## start DATA SHOWN

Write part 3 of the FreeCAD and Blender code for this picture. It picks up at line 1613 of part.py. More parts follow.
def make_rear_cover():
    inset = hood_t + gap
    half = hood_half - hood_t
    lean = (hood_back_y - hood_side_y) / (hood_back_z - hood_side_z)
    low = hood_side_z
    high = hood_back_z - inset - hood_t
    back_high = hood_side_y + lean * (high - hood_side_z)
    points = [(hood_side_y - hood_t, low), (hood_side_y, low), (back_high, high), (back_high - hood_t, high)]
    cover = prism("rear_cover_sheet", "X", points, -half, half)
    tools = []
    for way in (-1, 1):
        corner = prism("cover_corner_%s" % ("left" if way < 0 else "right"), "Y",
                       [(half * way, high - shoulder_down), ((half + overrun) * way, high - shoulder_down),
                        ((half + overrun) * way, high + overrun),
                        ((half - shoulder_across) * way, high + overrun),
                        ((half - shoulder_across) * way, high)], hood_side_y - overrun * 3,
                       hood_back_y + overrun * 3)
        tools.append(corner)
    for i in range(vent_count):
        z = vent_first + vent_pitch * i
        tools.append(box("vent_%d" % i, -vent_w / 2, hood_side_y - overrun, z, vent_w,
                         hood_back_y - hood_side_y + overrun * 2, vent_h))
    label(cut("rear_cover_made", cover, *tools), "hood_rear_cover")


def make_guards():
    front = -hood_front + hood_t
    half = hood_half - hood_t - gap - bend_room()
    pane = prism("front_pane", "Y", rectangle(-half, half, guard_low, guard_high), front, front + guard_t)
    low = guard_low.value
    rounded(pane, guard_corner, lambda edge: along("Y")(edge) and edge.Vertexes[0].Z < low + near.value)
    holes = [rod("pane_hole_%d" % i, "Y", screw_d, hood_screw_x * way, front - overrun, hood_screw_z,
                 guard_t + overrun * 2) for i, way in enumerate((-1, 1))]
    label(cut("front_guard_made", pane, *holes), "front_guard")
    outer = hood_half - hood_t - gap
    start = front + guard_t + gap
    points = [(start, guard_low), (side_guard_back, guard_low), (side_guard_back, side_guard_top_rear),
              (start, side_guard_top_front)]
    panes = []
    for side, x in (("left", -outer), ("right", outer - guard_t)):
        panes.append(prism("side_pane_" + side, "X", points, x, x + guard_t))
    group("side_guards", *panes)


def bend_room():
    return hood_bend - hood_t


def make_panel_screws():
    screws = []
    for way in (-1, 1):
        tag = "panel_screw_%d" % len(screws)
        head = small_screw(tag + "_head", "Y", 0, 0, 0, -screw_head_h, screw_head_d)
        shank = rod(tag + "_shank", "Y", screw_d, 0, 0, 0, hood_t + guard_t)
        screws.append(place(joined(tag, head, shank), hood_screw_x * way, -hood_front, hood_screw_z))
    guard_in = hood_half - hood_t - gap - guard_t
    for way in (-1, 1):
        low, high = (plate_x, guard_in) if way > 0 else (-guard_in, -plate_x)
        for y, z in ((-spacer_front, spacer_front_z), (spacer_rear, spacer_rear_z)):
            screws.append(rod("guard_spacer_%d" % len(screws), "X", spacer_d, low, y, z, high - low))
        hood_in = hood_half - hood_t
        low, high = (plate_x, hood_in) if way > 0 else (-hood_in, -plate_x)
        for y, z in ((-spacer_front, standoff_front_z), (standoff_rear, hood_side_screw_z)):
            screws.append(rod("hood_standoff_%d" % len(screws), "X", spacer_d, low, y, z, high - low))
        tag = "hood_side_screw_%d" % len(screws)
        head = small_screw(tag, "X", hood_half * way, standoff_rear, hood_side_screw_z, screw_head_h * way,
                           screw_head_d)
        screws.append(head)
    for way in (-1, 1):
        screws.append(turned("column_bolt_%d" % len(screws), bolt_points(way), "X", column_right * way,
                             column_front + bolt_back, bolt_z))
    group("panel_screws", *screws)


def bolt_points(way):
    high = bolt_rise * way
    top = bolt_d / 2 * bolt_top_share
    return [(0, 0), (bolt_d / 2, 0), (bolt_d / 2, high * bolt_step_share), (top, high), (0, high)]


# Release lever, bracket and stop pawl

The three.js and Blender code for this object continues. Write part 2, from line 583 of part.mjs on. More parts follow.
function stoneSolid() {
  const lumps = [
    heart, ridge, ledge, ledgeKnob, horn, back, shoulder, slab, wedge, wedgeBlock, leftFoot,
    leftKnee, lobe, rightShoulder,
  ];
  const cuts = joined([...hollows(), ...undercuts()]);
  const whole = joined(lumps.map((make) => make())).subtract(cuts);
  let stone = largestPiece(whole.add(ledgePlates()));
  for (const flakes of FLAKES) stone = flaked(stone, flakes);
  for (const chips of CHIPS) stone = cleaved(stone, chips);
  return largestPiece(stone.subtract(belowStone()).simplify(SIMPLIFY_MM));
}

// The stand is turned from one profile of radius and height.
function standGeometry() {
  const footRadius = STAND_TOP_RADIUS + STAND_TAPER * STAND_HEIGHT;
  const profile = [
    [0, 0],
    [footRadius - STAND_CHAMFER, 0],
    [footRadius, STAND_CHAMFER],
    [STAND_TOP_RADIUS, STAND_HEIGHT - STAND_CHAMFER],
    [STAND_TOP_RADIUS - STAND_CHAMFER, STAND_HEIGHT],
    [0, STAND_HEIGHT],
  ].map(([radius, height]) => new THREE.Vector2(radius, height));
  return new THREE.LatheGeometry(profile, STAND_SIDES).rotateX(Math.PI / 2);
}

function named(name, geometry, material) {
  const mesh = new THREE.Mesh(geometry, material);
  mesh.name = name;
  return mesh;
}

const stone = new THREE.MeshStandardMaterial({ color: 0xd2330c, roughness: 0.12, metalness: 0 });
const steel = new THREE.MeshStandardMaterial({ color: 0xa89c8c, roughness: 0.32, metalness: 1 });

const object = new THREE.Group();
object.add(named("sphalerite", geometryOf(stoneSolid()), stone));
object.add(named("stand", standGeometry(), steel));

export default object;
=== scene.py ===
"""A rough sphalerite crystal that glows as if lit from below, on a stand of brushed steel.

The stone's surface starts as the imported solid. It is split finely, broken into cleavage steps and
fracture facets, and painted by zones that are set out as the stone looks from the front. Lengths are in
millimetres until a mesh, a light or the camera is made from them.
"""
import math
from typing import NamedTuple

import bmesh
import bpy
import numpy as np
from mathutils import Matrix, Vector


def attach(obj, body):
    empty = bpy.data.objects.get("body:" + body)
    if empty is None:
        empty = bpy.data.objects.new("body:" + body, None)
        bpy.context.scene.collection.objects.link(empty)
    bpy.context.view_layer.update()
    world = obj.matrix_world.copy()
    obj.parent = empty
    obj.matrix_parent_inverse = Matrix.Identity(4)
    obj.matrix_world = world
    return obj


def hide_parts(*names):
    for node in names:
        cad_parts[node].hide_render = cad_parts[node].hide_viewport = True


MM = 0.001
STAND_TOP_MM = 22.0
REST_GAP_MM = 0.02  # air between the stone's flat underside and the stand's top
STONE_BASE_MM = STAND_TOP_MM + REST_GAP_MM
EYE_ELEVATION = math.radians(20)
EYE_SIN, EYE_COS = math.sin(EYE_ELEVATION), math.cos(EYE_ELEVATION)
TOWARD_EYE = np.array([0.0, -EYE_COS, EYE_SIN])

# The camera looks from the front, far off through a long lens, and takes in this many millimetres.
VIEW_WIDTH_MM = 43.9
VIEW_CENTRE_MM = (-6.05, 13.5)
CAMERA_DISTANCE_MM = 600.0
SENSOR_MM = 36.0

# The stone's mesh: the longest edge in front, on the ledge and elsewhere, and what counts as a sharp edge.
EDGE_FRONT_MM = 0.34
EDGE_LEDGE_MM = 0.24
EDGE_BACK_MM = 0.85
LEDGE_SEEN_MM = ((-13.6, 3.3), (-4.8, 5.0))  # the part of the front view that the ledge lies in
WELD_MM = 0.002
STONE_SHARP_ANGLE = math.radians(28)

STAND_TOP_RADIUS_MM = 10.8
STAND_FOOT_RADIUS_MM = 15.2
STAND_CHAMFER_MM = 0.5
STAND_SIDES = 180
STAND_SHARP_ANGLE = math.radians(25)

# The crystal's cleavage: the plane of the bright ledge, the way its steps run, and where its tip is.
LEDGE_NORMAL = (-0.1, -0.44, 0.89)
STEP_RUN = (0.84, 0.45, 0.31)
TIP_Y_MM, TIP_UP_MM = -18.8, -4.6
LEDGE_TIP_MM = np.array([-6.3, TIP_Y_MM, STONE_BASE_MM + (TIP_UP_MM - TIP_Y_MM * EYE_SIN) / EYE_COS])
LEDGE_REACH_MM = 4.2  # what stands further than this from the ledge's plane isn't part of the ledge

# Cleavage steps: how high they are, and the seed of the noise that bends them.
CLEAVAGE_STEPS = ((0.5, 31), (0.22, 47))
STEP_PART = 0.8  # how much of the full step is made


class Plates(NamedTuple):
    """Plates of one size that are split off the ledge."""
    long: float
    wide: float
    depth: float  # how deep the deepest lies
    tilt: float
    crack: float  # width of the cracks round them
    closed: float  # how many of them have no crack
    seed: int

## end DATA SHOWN

Proceeding from the line containing "const object = new THREE.Group();" through the line containing "of brushed steel.", transcribe the lines above exactly, both end lines included.

const object = new THREE.Group();
object.add(named("sphalerite", geometryOf(stoneSolid()), stone));
object.add(named("stand", standGeometry(), steel));

export default object;
=== scene.py ===
"""A rough sphalerite crystal that glows as if lit from below, on a stand of brushed steel.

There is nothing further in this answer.